Since the debate it turns out that both Obama and the Canadians were embarrassed about a call reportedly made by an official Obama campaign adviser to tell the Canadian government not to take the candidates’ NAFTA bashing too seriously.

Forget the question about what the adviser really said. Let the public record speak. And on the record both the Canadians and the Mexicans felt after the well-publicized Ohio debate that they had to remonstrate, pointing out that the U.S has benefited greatly from NAFTA.

Passed by the Clinton Administration in 1994, NAFTA has been an engine of healthy economic development throughout the continent. It helped spur an almost unprecedented boom in Canada, permitting a 38 percent increase in imports from the U.S. in the treaty’s first ten years.

Mexico has been able to stabilize its economy and reduce political volatility, which helps our country, too. Were it not for economic growth south of the border in recent years our problem of illegal immigration would have been even worse. Does anyone think the problem would get better if we dumped NAFTA?

Politically speaking, if trashing our trade agreement with Mexico and, implicitly, the treaties we have been negotiating with the rest of Latin America, is the Democrats’ way to court Hispanic votes in this country, it is a strange one. You can bet that Sen. McCain will continue to make clear how damaging and disrespectful this approach is.

Once Americans of all ethnic backgrounds wake up and realize what ditching NAFTA would do to trade-dependent regions of the United States (and that’s most of the country now), it is hard to think that the checks that have been flowing into Democratic campaigns from big business this season, especially in high tech, shipping and agriculture, are going to continue. Workers in companies that in the past 15 years have expanded hiring thanks to exports also are going to wonder if the slogan “Change” could lead in the wrong direction.

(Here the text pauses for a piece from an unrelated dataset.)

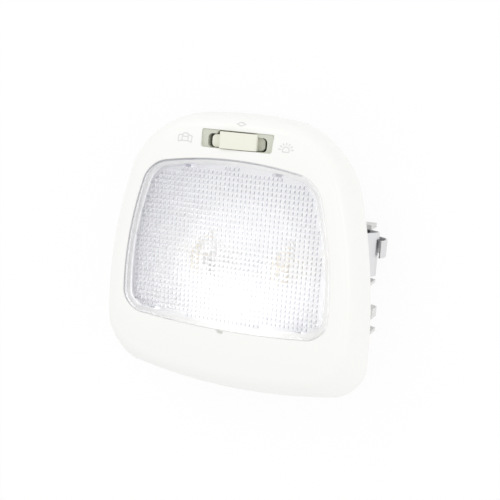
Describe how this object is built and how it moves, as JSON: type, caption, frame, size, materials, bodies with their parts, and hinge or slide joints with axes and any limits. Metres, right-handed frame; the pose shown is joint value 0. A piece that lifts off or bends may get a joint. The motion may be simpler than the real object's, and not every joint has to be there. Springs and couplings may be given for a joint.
{
  "type": "car dome light",
  "caption": "Car interior dome light: off-white bezel with a clear prismatic lens, a rocker switch in a slot above it, a festoon bulb behind, and side spring clips.",
  "frame": {"origin": "middle of the rim, on the flat rear of the housing", "axes": "+X to the right seen from the front, +Y from the lens towards the switch, +Z out of the lens; the light lies on its back"},
  "size_m": [0.122, 0.1215, 0.0435],
  "materials": {
    "bezel_plastic": "satin",
    "lens_clear": "gloss",
    "housing_plastic": "satin",
    "reflector_white": "gloss",
    "bulb_glass": "gloss",
    "bulb_metal": "satin",
    "filament_metal": "matte",
    "contact_brass": "satin",
    "switch_plastic": "satin",
    "knob_ivory": "satin",
    "spring_steel": "satin",
    "screw_steel": "satin"
  },
  "bodies": {
    "light": {"bezel": "bezel_plastic", "lens": "lens_clear", "rear_housing": "housing_plastic", "reflector": "reflector_white", "bulb_glass": "bulb_glass", "bulb_cap_left": "bulb_metal", "bulb_cap_right": "bulb_metal", "bulb_filament": "filament_metal", "lamp_strip": "contact_brass", "feed_strip": "contact_brass", "ground_terminal": "contact_brass", "door_terminal": "contact_brass", "switch_body": "switch_plastic", "clip_left": "spring_steel", "clip_right": "spring_steel", "housing_screws": "screw_steel"},
    "rocker": {"rocker_button": "knob_ivory", "detent_spring": "spring_steel", "detent_plunger": "contact_brass"},
    "bridge": {"contact_bridge": "contact_brass"}
  },
  "joints": [
    {"name": "rocker_tilt", "type": "hinge", "parent": "light", "child": "rocker", "pos_m": [0.0016, 0.05, 0.03307], "axis": [0, 1, 0], "range_deg": [-14, 0]},
    {"name": "bridge_tilt", "type": "hinge", "parent": "light", "child": "bridge", "pos_m": [0.0016, 0.05, 0.0213], "axis": [0, 1, 0], "range_deg": [0, 16]}
  ],
  "couplings": [
    {"joint": "bridge_tilt", "follows": "rocker_tilt", "ratio": -1.1428}
  ]
}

Indeed, one is waiting for the trade alliances that were so active in the early 1990s to reassemble to fight this new protectionism.

Or will it turn out that the threats against America’s trade agreements are just campaign rhetoric, as many observers believe? Once they slew the Republican elephant and were back in the White House, the Democrats surely would know better than to slay the golden goose of foreign trade, too. Surely they know that while some jobs were lost under NAFTA, America has gained far more jobs, improved our competitiveness and helped restrain inflation.

If so, the "Change" slogan is simply cynical. And that is another issue.


March 6, 2008

Clinton's Right on Florida

You can argue that the Michigan primary was irrelevant for the Democrats, since the only serious candidate on the ballot was Hillary Clinton. But the Florida vote in late January was different. Even though the candidates didn't show up to campaign, their surrogates were there and the ballot listed the candidates themselves. It was a genuine election.

Clinton won it. Obviously, she now wants those delegates counted. If they are she will lead Obama, or come close, in the national delegate count. The only way Obama leads is not to acknowledge the large states of Michigan and Florida. Imagine a US map without them. Imagine wining the Democratic nomination and then trying to stir up party enthusiasm in states whose primary votes you have dismissed.

I wrote in January that the same Democratic National Committee that made such trouble over the highly doubtful claims of a few supposed uncounted votes in the 2000 presidential election was now itself proposing to disenfranchise the million or more voters who turned up to vote in the Florida Presidential Primary of 2008. The DNC contention is that the federal party apparatus and its rules are more important than a state's right to hold a primary and the voters' right to vote. Regardless of where you stand on that (I happen to think it is shows what folly this overly-long primary season is), it is not going to go down well with the voters themselves.

Now Sen. Nelson of Florida is trying hard to make that point to a very stolid DNC Chairman Dean. http://thehill.com/campaign-2008/sen.-bill-nelson-paints-florida-train-wreck-scenario-2008-03-06.html

It is possible that neither Clinton nor Obama will arrive in Denver with enough delegates to win the nomination. That could lead to a crucial credentials fight at the convention and a key tactical vote on whether to seat the Michigan and Florida delegations. The decision in a split convention would fall to the uncommitted superdelegates and some leftover Edwards and other delegates. The outcome would probably predict the ultimate nominee's victory. But it would leave wounds.

Here, for free, is Chapman's compromise solution: Retroactively adopt the Republican's formula for punishing states that don't conform to the party's primary schedule and dock only half of Florida's (and probably Michigan's) delegates, and assign the proportions according to the numbers of votes each candidate got. That way the issue more or less goes away and the voters in both states will be happy. Hillary will get a boost, albeit a modest one, and a contentious, divisive issue will be avoided.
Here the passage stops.